Turkey’s descent into illiberal majoritarianism or authoritarianism is a troubling trend, and the West seems unable to express anything other than rhetorical “concern” for Turkey’s democracy. Once again, the international system confronts in Turkey the enigmatic conflict between its interests and its values. On one hand, Turkey has been in NATO since 1952, and its role as a bulwark of regional stability and a key ally to the United States has remained a constant, despite its internal political convulsions. On the other hand, Turkey has time and again demonstrated its unwillingness to establish rule of law, democratic processes, and basic civil liberties.
The long-roiling dispute over E.U. membership for Turkey is a revealing flashpoint. The country has been seeking accession to the E.U. for nearly two decades, but the European community repeatedly denied it entry over its lack of substantive political reform. Today, the E.U. once more dangles membership in exchange for close cooperation over the refugees spilling out from the chaos of the Middle East. If the E.U. accepts Turkey now and not in the 2000s, then that would be a clear abdication of its responsibility to uphold the norms it codifies in exchange for short-term political gain. The West needs Turkey’s further cooperation to end the Syrian civil war and stem the tide of refugees at the source. But Turkey is more concerned with tamping down the Syrian and Iraqi Kurds, who it believes are in league with the PKK. This has led the country to arm indiscriminately even the most extremist factions of the rebel groups against the Assad regime, including Qaeda affiliate Jabhat al-Nusra, in the hope of emerging as the preeminent force and crushing any chance of Kurdish autonomy. These machinations further exacerbate conditions on the ground in Syria.
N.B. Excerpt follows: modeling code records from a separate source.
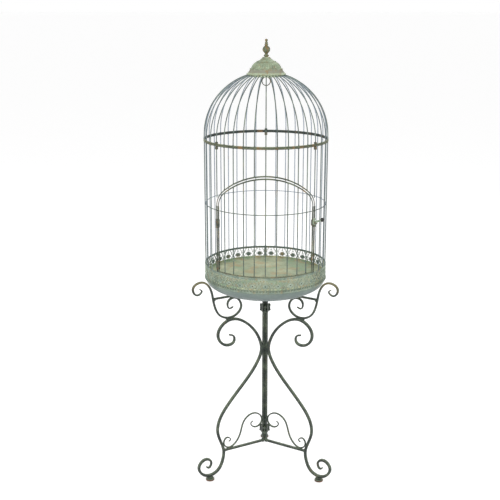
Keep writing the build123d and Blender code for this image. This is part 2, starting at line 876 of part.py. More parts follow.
# ---------------------------------------------------------------- crown
RING_BOTTOM = 1355.0
RING_TOP = 1361.7
RING_OUT = 59.0
RING_IN = 53.5

with BuildPart() as crown_ring:
    with BuildSketch(radial(5)):
        with Locations(((RING_IN + RING_OUT) / 2, (RING_BOTTOM + RING_TOP) / 2)):
            RectangleRounded(RING_OUT - RING_IN, RING_TOP - RING_BOTTOM, 1.0)
    revolve(axis=STAND_AXIS)
    add(dome_bars.part, mode=Mode.SUBTRACT)
save(crown_ring, "crown_ring")

with BuildPart() as crown_flare:
    with BuildSketch(radial(0)):
        with BuildLine():
            Line((RING_IN, RING_TOP), (61.6, RING_TOP))
            ThreePointArc((61.6, RING_TOP), (62.7, RING_TOP + 1.1), (61.6, RING_TOP + 2.2))
            Spline(
                (61.6, RING_TOP + 2.2),
                (58.2, 1366.2),
                (54.4, 1370.8),
                (51.2, 1377.4),
                tangents=[(-1, 0.3), (-0.25, 1)],
            )
            Line((51.2, 1377.4), (49.8, 1377.4))
            Spline(
                (49.8, 1377.4),
                (53.0, 1370.3),
                (56.4, 1365.6),
                (58.6, RING_TOP + 1.5),
                tangents=[(0.25, -1), (1, -1)],
            )
            Line((58.6, RING_TOP + 1.5), (RING_IN, RING_TOP + 1.5))
            Line((RING_IN, RING_TOP + 1.5), (RING_IN, RING_TOP))
        make_face()
    revolve(axis=STAND_AXIS)
save(crown_flare, "crown_flare")

FLUTE_COUNT = 36
FLUTE_W = 2.0

with BuildPart() as crown_dome:
    with BuildSketch(radial(5)):
        with BuildLine():
            Line((46.0, 1377.4), (51.4, 1377.4))
            ThreePointArc((51.4, 1377.4), (52.3, 1378.4), (51.4, 1379.4))
            Line((51.4, 1379.4), (47.4, 1380.0))
            Spline(
                (47.4, 1380.0),
                (43.0, 1389.6),
                (37.0, 1396.0),
                (30.4, 1399.6),
                tangents=[(-0.1, 1), (-1, 0.35)],
            )
            Line((30.4, 1399.6), (29.6, 1398.2))
            Spline(
                (29.6, 1398.2),
                (36.0, 1394.8),
                (41.8, 1388.6),
                (46.0, 1379.6),
                tangents=[(1, -0.35), (0.1, -1)],
            )
            Line((46.0, 1379.6), (46.0, 1377.4))
        make_face()
    revolve(axis=STAND_AXIS)
    for i in range(FLUTE_COUNT):
        azimuth = i * 360 / FLUTE_COUNT
        with BuildSketch(radial(azimuth)):
            with BuildLine():
                Polyline(
                    (50.0, 1383.5),
                    (46.0, 1382.5),
                    (44.4, 1386.0),
                    (42.4, 1389.1),
                    (39.8, 1392.5),
                    (36.5, 1395.4),
                    (34.6, 1396.6),
                    (38.0, 1400.4),
                    close=True,
                )
            make_face()
    extrude(amount=FLUTE_W / 2, both=True, mode=Mode.SUBTRACT)
save(crown_dome, "crown_dome")

STUD_R = 2.0

with BuildPart() as crown_cap:
    with BuildSketch(radial(0)):
        with BuildLine():
            Line((STUD_R, 1398.2), (29.4, 1398.2))
            Line((29.4, 1398.2), (30.4, 1399.7))
            ThreePointArc((30.4, 1399.7), (30.9, 1401.0), (29.6, 1401.8))
            Spline(
                (29.6, 1401.8),
                (21.5, 1405.0),
                (15.6, 1409.4),
                (12.4, 1412.4),
                tangents=[(-1, 0.15), (-0.7, 1)],
            )
            Line((12.4, 1412.4), (12.4, 1414.2))
            Line((12.4, 1414.2), (STUD_R, 1414.2))
            Line((STUD_R, 1414.2), (STUD_R, 1398.2))
        make_face()
    revolve(axis=STAND_AXIS)
save(crown_cap, "crown_cap")

# ---------------------------------------------------------------- finial and eye bolt
FINIAL_BASE = 1414.2
STUD_TOP = 1426.0

with BuildPart() as finial:
    with BuildSketch(radial(0)):
        with BuildLine():
            Line((0, STUD_TOP), (STUD_R, STUD_TOP))
            Line((STUD_R, STUD_TOP), (STUD_R, FINIAL_BASE))
            Line((STUD_R, FINIAL_BASE), (6.2, FINIAL_BASE))
            Line((6.2, FINIAL_BASE), (5.6, 1416.6))
            ThreePointArc((5.6, 1416.6), (8.3, 1419.0), (5.6, 1421.4))
            Spline(
                (5.6, 1421.4),
                (4.8, 1423.8),
                (7.2, 1427.8),
                tangents=[(-0.4, 1), (1, 1)],
            )
            ThreePointArc((7.2, 1427.8), (12.0, 1437.4), (7.2, 1447.0))
            Line((7.2, 1447.0), (4.2, 1449.4))
            ThreePointArc((4.2, 1449.4), (5.8, 1452.4), (4.0, 1455.2))
            ThreePointArc((4.0, 1455.2), (4.8, 1458.0), (3.0, 1460.8))
            Line((3.0, 1460.8), (2.7, 1461.9))
            ThreePointArc((2.7, 1461.9), (4.5, 1465.5), (0, TOTAL_HEIGHT))
            Line((0, TOTAL_HEIGHT), (0, STUD_TOP))
        make_face()
    revolve(axis=STAND_AXIS)
save(finial, "finial")

EYE_R = 5.0
EYE_D = 2.6
HANG_R = 13.2
HANG_D = 2.8
HANG_TOP_Z = 1352.6
HANG_PLAY = 0.05
EYE_Z = HANG_TOP_Z - HANG_D / 2 - HANG_PLAY - EYE_D / 2 + EYE_R

with BuildPart() as eye_bolt:
    eye_plane = Plane(origin=(0, AXIS_Y, EYE_Z), x_dir=(0, 0, 1), z_dir=(0, 1, 0))
    with BuildSketch(eye_plane):
        with Locations((EYE_R, 0)):
            Circle(EYE_D / 2)
    revolve(axis=Axis((0, AXIS_Y, EYE_Z), (1, 0, 0)))
    with BuildSketch(level(EYE_Z + EYE_R)):
        Circle(STUD_R)
    extrude(amount=STUD_TOP - EYE_Z - EYE_R - 0.5)
    with BuildSketch(level(1394.6)):
        RegularPolygon(4.5, 6, major_radius=False)
    extrude(amount=3.6)
save(eye_bolt, "eye_bolt")

with BuildPart() as hanging_ring:
    hang_z = HANG_TOP_Z - HANG_R
    hang_plane = Plane(origin=(0, AXIS_Y, hang_z), x_dir=(0, 0, 1), z_dir=(1, 0, 0))
    with BuildSketch(hang_plane):
        with Locations((HANG_R, 0)):
            Circle(HANG_D / 2)
    revolve(axis=Axis((0, AXIS_Y, hang_z), (0, 1, 0)))
save(hanging_ring, "hanging_ring")
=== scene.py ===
import math

import bmesh
import bpy
import numpy as np
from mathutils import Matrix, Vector, noise


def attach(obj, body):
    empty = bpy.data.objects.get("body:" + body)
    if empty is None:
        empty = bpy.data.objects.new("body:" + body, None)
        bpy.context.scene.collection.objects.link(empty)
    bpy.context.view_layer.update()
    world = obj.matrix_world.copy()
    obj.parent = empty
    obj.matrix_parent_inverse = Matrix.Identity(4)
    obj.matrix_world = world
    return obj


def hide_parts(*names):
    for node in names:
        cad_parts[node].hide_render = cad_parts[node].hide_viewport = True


# Bird cage on a three-legged scrolled stand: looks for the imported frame.
# Metres, +Z up; azimuth 0 is the front of the cage and 90 is +X.

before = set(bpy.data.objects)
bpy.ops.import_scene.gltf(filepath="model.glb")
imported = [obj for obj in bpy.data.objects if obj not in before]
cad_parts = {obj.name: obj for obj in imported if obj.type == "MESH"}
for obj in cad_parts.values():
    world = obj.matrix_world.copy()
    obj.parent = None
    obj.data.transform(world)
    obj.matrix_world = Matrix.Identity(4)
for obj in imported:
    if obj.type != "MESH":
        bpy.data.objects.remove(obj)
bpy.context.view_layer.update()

MM = 0.001
AXIS_Y = -0.0345  # the upright axis that the cage and the stand share
CAGE_R = 0.198  # axis to the centre of the cage bars
CROWN_R = 0.058  # axis to the upper ends of the dome bars
CROWN_Z = 1.358
RING_Z = 1.1564  # where the two rings at the dome's foot meet the bars
HOOP_Z = 0.950
RIM_Z = 0.748
SPRING_Z = 0.965  # springing of the door's arch and its frame
SILL_TOP = 0.7560
BARS = 36
BAR_STEP = 360 // BARS
FRAME_ARCH = (50.5, 0.106, 0.070)  # half angle, rise and haunch radius
DOOR_ARCH = (48.0, 0.098, 0.064)
LEG_AZIMUTHS = {"left": -60, "right": 60, "back": 180}


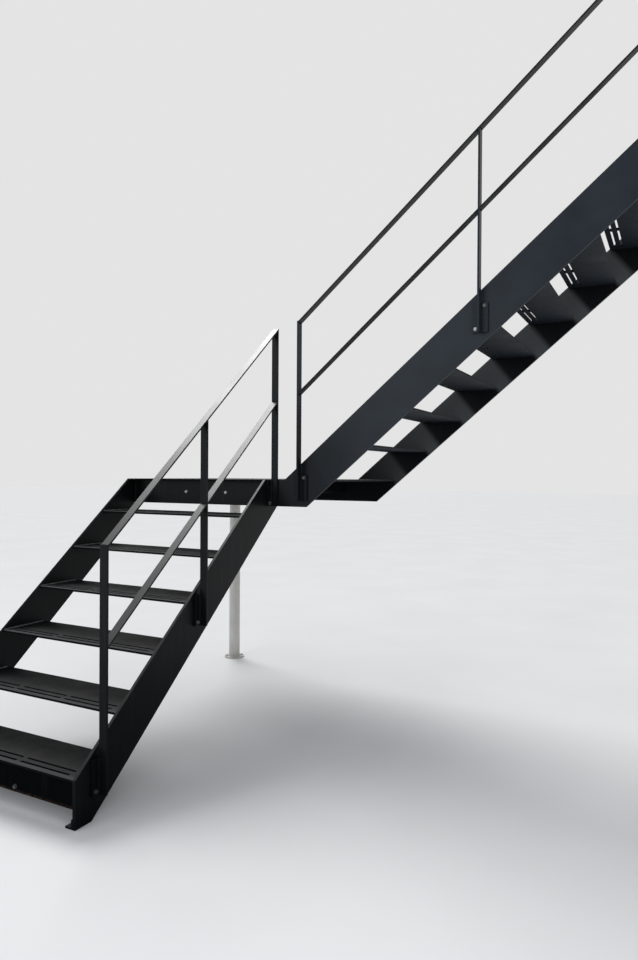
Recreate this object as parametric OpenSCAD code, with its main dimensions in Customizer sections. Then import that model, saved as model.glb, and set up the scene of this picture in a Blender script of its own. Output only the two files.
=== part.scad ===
// Quarter-turn open-riser steel stair with a corner landing and a flat-bar railing.
// Millimetres, Z up. The lower flight climbs towards +Y, the upper flight towards +X.
// The origin is the centre of the floor face of the open-side foot bracket.

/* [Steps] */
// height of one riser, both flights
riser = 200; // [150:220]
// horizontal distance from nosing to nosing, both flights
going = 236; // [200:320]
// risers from the floor to the landing
lower_risers = 7; // [7:7]
// risers from the landing to the upper floor
upper_risers = 9; // [9:9]
// front to back size of one tread plate
tread_depth = 270; // [236:340]
// thickness of tread, landing and top plates
tread_t = 10; // [5:14]

/* [Anti-slip slots] */
// slots in one row
slot_count = 3; // [1:6]
// solid steel between two slots of a row
slot_gap = 24; // [15:60]
// end of a row from the stringer
slot_edge = 51; // [30:100]
// slot width
slot_width = 12; // [6:16]
// centre of the front row behind the nosing
slot_row_1 = 32; // [20:60]
// centre of the back row behind the nosing
slot_row_2 = 68; // [50:110]

/* [Stringers] */
// overall width of each flight over its stringers
flight_width = 1050; // [800:1400]
// thickness of stringer plates
plate_t = 15; // [8:15]
// depth of a stringer measured square to its slope
stringer_depth = 209; // [160:280]
// height of the level parts round the landing and at the top
level_depth = 155; // [120:200]
// level run of the lower stringers in front of the landing beam
lower_level_run = 60; // [20:120]
// level run of the open-side lower stringer behind its bottom knee, under the landing
lower_lap = 25; // [10:200]
// level run of the upper stringers before their slope starts
upper_level_run = 95; // [60:200]
// level run of the upper stringers at the upper floor
top_level_run = 260; // [150:400]
// height of the cross plate under the first tread
front_plate_h = 114; // [60:170]
// set-back of that cross plate behind the first nosing
front_plate_back = 10; // [5:60]

/* [Landing] */
// height of the bearers under the landing plate
bearer_h = 80; // [50:120]
// number of bearers under the landing plate, open side included
bearer_count = 3; // [3:3]
// centre of the column from the outer face of the lower wall-side stringer
column_inset = 85; // [70:400]
// outside diameter of the column
column_d = 82.5; // [60:120]
// wall of the column's tube
column_wall = 4; // [3:6]
// vent hole in the base flange, under the tube
vent_d = 20; // [10:30]
// diameter of the round base flange
flange_d = 150; // [130:220]
// thickness of the base flange and of the head plate
flange_t = 10; // [8:20]
// side of the square head plate
head_side = 140; // [100:180]
// pitch circle of the flange anchor holes
flange_pcd = 118; // [110:180]

/* [Feet and top fixing] */
// leg width of the foot brackets
foot_leg = 40; // [36:120]
// thickness of the foot brackets
foot_t = 8; // [6:12]
// length of the foot brackets along the stringer
foot_length = 80; // [60:140]
// anchor hole of a foot bracket behind the first nosing
foot_hole_run = 58; // [20:100]
// width of a top fixing plate
fixing_w = 110; // [90:160]
// height of a top fixing plate
fixing_h = 150; // [120:150]
// thickness of a top fixing plate
fixing_t = 10; // [8:15]
// spacing of the fixing holes across the stringer
fixing_hole_w = 66; // [50:110]
// spacing of the fixing holes up the plate
fixing_hole_h = 86; // [60:110]
// hole for floor and wall anchors
anchor_hole_d = 14; // [9:18]

/* [Railing] */
// wide side of the flat bars, square to the stringer
bar_w = 40; // [30:60]
// thickness of the post bars
post_t = 10; // [8:15]
// thickness of the rail bars, square to the slope
rail_t = 8; // [6:12]
// underside of the lower handrail above the line through the nosings
lower_handrail_rise = 821; // [750:1100]
// underside of the upper handrail above the line through the nosings
upper_handrail_rise = 793; // [750:1100]
// underside of the lower mid rails above the line through the nosings
lower_mid_rise = 404; // [300:600]
// underside of the upper mid rails above the line through the nosings
upper_mid_rise = 388; // [300:600]
// width of a post base plate
base_w = 80; // [70:140]
// height of a post base plate
base_h = 150; // [110:150]
// thickness of a post base plate
base_t = 12; // [6:15]
// top of a lower post's base plate below the line through the nosings
lower_base_drop = 48; // [40:80]
// top of an upper post's base plate below the line through the nosings
upper_base_drop = 64; // [40:80]
// base plate bolt from the post centre, along the flight
base_bolt_run = 22; // [20:40]
// base plate bolt from the top or bottom of the plate
base_bolt_edge = 18; // [16:35]
// bolt hole in base plates and stringers
base_hole_d = 13; // [9:15]
// centre of the first lower post behind the first nosing
lower_post_start = 121; // [60:200]
// distance between the lower posts
lower_post_pitch = 674; // [500:800]
// centre of the first upper post from the open-side stringer face
upper_post_start = 206; // [160:300]
// distance between the upper posts
upper_post_pitch = 1027; // [700:1030]

/* [Hidden] */
slope = riser / going;
stringer_drop = stringer_depth / cos(atan(slope));
rail_drop = rail_t / cos(atan(slope));
landing_z = lower_risers * riser;
top_z = landing_z + upper_risers * riser;
nosing_1_y = -lower_level_run - (lower_risers - 1) * going;
top_nosing_x = upper_level_run + upper_risers * going;
end_x = top_nosing_x + top_level_run;
knee_y = nosing_1_y + (landing_z - level_depth - riser + stringer_drop) / slope;
inner_w = flight_width - 2 * plate_t;
landing_right = upper_level_run + tread_depth;
column_x = -flight_width + column_inset;
column_y = flight_width - plate_t / 2;
slot_length = (inner_w - 2 * slot_edge - (slot_count - 1) * slot_gap) / slot_count;
origin_x = -plate_t - foot_leg / 2;
origin_y = nosing_1_y + foot_length / 2;
steel = [0.13, 0.14, 0.15];
nosing_grey = [0.20, 0.21, 0.22];
column_grey = [0.82, 0.83, 0.83];

// Moves everything from the landing corner to the foot bracket's floor face.
module placed() {
  translate([-origin_x, -origin_y, 0]) children();
}

// Height of the line through the lower nosings at y.
function lower_line(y) = riser + (y - nosing_1_y) * slope;

// Height of the line through the upper nosings at x.
function upper_line(x) = landing_z + (x - upper_level_run) * slope;

// Stands a profile drawn as run and height along Y, with thickness t from x.
module along_y(x, t) {
  translate([x, 0, 0]) rotate([90, 0, 90]) linear_extrude(height = t) children();
}

// Stands a profile drawn as run and height along X, with thickness t from y.
module along_x(y, t) {
  translate([0, y + t, 0]) rotate([90, 0, 0]) linear_extrude(height = t) children();
}

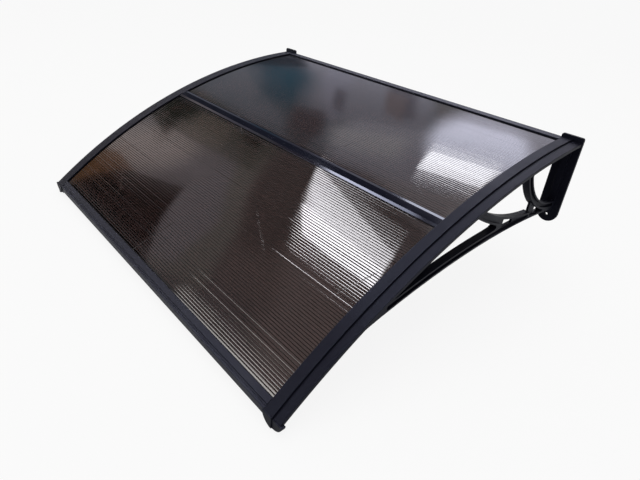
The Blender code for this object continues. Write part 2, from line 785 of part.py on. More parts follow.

During the 1990s, when the United States stood as the unrivaled and sole superpower of a world reshaped by the power of its example, Francis Fukuyama captured the prevailing sentiment of the time in his essay predicting the end of history; the world, he argued, would inevitably accept “the universalization of Western liberal democracy as the final form of human government” in the long run. Since then, however, democracy has been in retreat. Turkey is not the only country that has regressed into some form of illiberalism. Far-right parties are gaining ground across Europe, a continent whose security, prosperity, and openness are at the core of the post-WWII international system. Where once the United States and the world saw history as converging on a single point of enlightened democratic governance, now it seems the best we can hope for is patchwork stability and the continued codification of international norms and rules, with the faint hope that they will mostly be respected. The West must continue to speak to democracy and human rights, and it must encourage democracy wherever it may viably take root. But the hard lesson that the 21st century has imposed on us all, with Iraq and Syria in mind, is that the state of nature lurks under the shadow of despots, and that life can quickly become nasty, brutish, and short as chaos festers within the carcass of a deceased regime. Turkey demonstrates that the international community no longer has the luxury of sermonizing. It must settle for a narrow, traditional alignment of interests and not the broad poetry of values, as Erdogan shovels dirt onto the freshly dug grave of Turkey’s democracy.